[Provided data]:
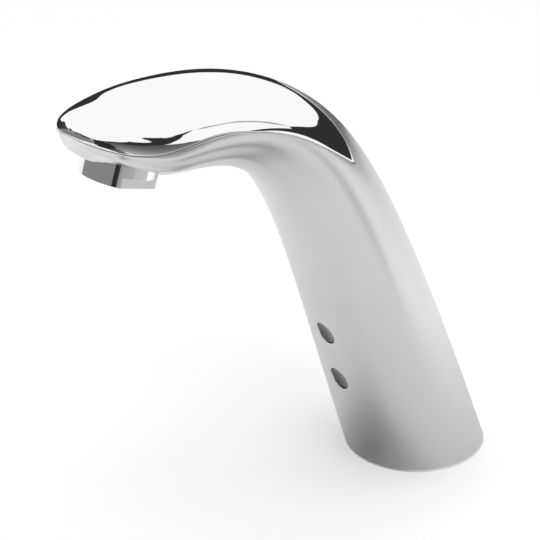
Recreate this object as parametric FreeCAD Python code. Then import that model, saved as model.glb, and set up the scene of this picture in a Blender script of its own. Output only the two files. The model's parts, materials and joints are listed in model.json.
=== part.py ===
import FreeCAD, Part
import math
import os

# Touch-free basin tap, built as its real pieces.  Millimetres, +Z up.
# Origin: centre of the round foot, on the deck.  The spout points along -Y.
# The tap is symmetric about x = 0 outside.

Vector = FreeCAD.Vector
Rotation = FreeCAD.Rotation
Placement = FreeCAD.Placement

X_AXIS = Vector(1, 0, 0)
Y_AXIS = Vector(0, 1, 0)
Z_AXIS = Vector(0, 0, 1)

# ---------------------------------------------------------------- outer form
# The form follows a spine in the plane x = 0, from the nose back over the
# shoulder and down to the foot.  Each list runs over eight stations, evenly
# spaced in the spine's parameter: nose, outlet, brow, neck, shoulder, upper
# column, lower column, foot.
FOOT_RADIUS = 24.5
CIRCLE_HANDLE = 4.0 / 3.0 * (math.sqrt(2.0) - 1.0)
HALF_QUARTER = math.sqrt(0.5)

SPINE_Y = [-147.0, -126.0, -109.0, -82.5, -59.0, -39.0, -17.0, 0.0]
SPINE_Z = [164.0, 157.5, 157.5, 153.0, 136.5, 102.5, 48.0, 0.0]
TILT = [13.0, 1.0, 8.0, 29.0, 45.0, 55.0, 74.0, 90.0]
HALF_WIDTH = [18.0, 25.0, 24.8, 23.8, 23.8, 24.6, 25.2, FOOT_RADIUS]
CROWN = [6.2, 8.2, 8.2, 10.6, 15.0, 18.2, 20.8, FOOT_RADIUS]
BELLY = [10.2, 12.0, 18.4, 19.2, 17.2, 18.0, 20.6, FOOT_RADIUS]
CREASE_OUT = [0.64, 0.73, 0.71, 0.63, 0.65, 0.69, 0.72, HALF_QUARTER]
CREASE_DOWN = [0.42, 0.57, 0.56, 0.62, 0.73, 0.71, 0.72, HALF_QUARTER]
FLANK_TURN = [5.0, 15.0, 24.0, 32.0, 37.0, 41.0, 44.0, 45.0]
BELLY_TURN = [74.0, 72.0, 60.0, 52.0, 54.0, 51.0, 47.0, 45.0]
FULLNESS = [0.51, 0.52, 0.54, 0.58, 0.56, 0.57, 0.55, CIRCLE_HANDLE]
NOSE_PLAN_LENGTH = 42.0
NOSE_SIDE_LENGTH = 24.0
NOSE_FLAT = 0.12
EIGHTH_HANDLE = 0.3465
SECTION_STEPS = [1.0, 2.6, 5.0, 8.5, 13.0, 18.5, 25.0, 33.0, 42.0, 52.0, 63.0,
                 74.0, 86.0, 99.0, 113.0, 129.0, 147.0, 168.0, 192.0, 218.0]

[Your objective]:
From the first line to the last, please quote the material above exactly.

[Answer to this task]:
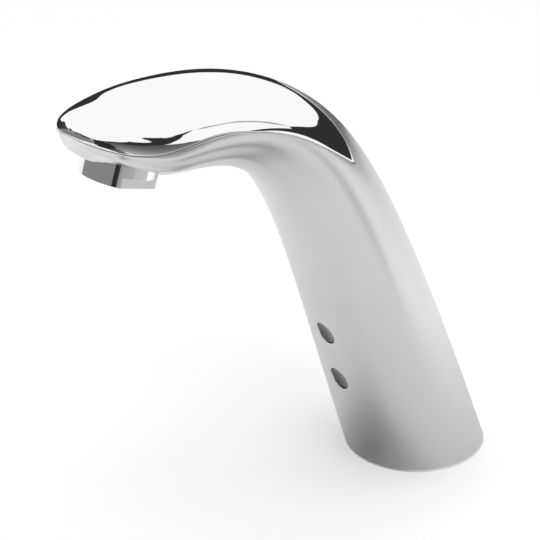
Recreate this object as parametric FreeCAD Python code. Then import that model, saved as model.glb, and set up the scene of this picture in a Blender script of its own. Output only the two files. The model's parts, materials and joints are listed in model.json.
=== part.py ===
import FreeCAD, Part
import math
import os

# Touch-free basin tap, built as its real pieces.  Millimetres, +Z up.
# Origin: centre of the round foot, on the deck.  The spout points along -Y.
# The tap is symmetric about x = 0 outside.

Vector = FreeCAD.Vector
Rotation = FreeCAD.Rotation
Placement = FreeCAD.Placement

X_AXIS = Vector(1, 0, 0)
Y_AXIS = Vector(0, 1, 0)
Z_AXIS = Vector(0, 0, 1)

# ---------------------------------------------------------------- outer form
# The form follows a spine in the plane x = 0, from the nose back over the
# shoulder and down to the foot.  Each list runs over eight stations, evenly
# spaced in the spine's parameter: nose, outlet, brow, neck, shoulder, upper
# column, lower column, foot.
FOOT_RADIUS = 24.5
CIRCLE_HANDLE = 4.0 / 3.0 * (math.sqrt(2.0) - 1.0)
HALF_QUARTER = math.sqrt(0.5)

SPINE_Y = [-147.0, -126.0, -109.0, -82.5, -59.0, -39.0, -17.0, 0.0]
SPINE_Z = [164.0, 157.5, 157.5, 153.0, 136.5, 102.5, 48.0, 0.0]
TILT = [13.0, 1.0, 8.0, 29.0, 45.0, 55.0, 74.0, 90.0]
HALF_WIDTH = [18.0, 25.0, 24.8, 23.8, 23.8, 24.6, 25.2, FOOT_RADIUS]
CROWN = [6.2, 8.2, 8.2, 10.6, 15.0, 18.2, 20.8, FOOT_RADIUS]
BELLY = [10.2, 12.0, 18.4, 19.2, 17.2, 18.0, 20.6, FOOT_RADIUS]
CREASE_OUT = [0.64, 0.73, 0.71, 0.63, 0.65, 0.69, 0.72, HALF_QUARTER]
CREASE_DOWN = [0.42, 0.57, 0.56, 0.62, 0.73, 0.71, 0.72, HALF_QUARTER]
FLANK_TURN = [5.0, 15.0, 24.0, 32.0, 37.0, 41.0, 44.0, 45.0]
BELLY_TURN = [74.0, 72.0, 60.0, 52.0, 54.0, 51.0, 47.0, 45.0]
FULLNESS = [0.51, 0.52, 0.54, 0.58, 0.56, 0.57, 0.55, CIRCLE_HANDLE]
NOSE_PLAN_LENGTH = 42.0
NOSE_SIDE_LENGTH = 24.0
NOSE_FLAT = 0.12
EIGHTH_HANDLE = 0.3465
SECTION_STEPS = [1.0, 2.6, 5.0, 8.5, 13.0, 18.5, 25.0, 33.0, 42.0, 52.0, 63.0,
                 74.0, 86.0, 99.0, 113.0, 129.0, 147.0, 168.0, 192.0, 218.0]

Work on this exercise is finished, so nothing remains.